One argument against network neutrality—in favor of use(r)-specific discrimination by networks—is that neutrality is a misnomer, bias is inevitable, and we should not “artificially” bias the system against latency-sensitive applications like video-on-demand. Now I think this argument and its variants have significant holes. I discussed them elsewhere and have an article coming out soon with Barbara van Schewick that goes into plenty of detail debunking many of the economic arguments against network neutrality.
Still, I acknowledge that one cost of network neutrality regulation is the bias against latency-sensitive applications like video-on-demand. But is this such a serious cost? Won’t competing providers of “on-demand” services innovate, compete, and find a way to meet consumer demands even under a network neutrality regime? Haven’t they already? I can get plenty of video content “on-demand” through a variety of sources (iTunes and Netflix are two services I use that are sufficiently on-demand for my tastes, but then I am willing to wait a little bit while a video downloads from iTunes and even longer (a day) for a movie to arrive in the mail.) Tim Wu and I sat in his office the other day watching an episode of Lost he had downloaded from iTunes–the quality was fine and we didn’t have to wait that long for our demands to be met. iTunes was sufficiently on-demand. I suppose (some, many) people are willing to pay (much?) more for instant video gratification, but I am not so sure.
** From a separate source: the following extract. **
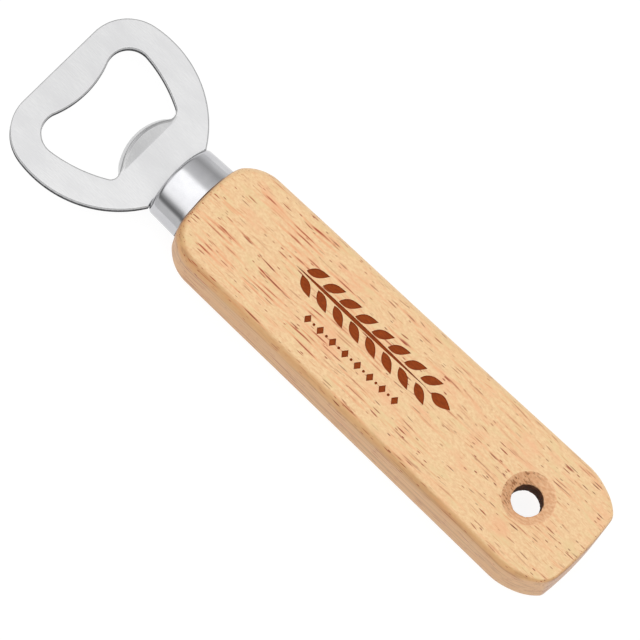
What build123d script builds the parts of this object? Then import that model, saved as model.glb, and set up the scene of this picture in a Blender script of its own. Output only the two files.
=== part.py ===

So while a bias against latency-sensitive applications like video-on-demand might entail a cost, I am not sure whether the magnitude of that cost is as significant as opponents of network neutrality make it out to be; perhaps the issue is not really about the magnitude of the cost to society but rather concerns who gets the surplus generated by emergent on-demand services.
(Note: Along similar lines, we might consider the evolution of IP telephony over the past decade.)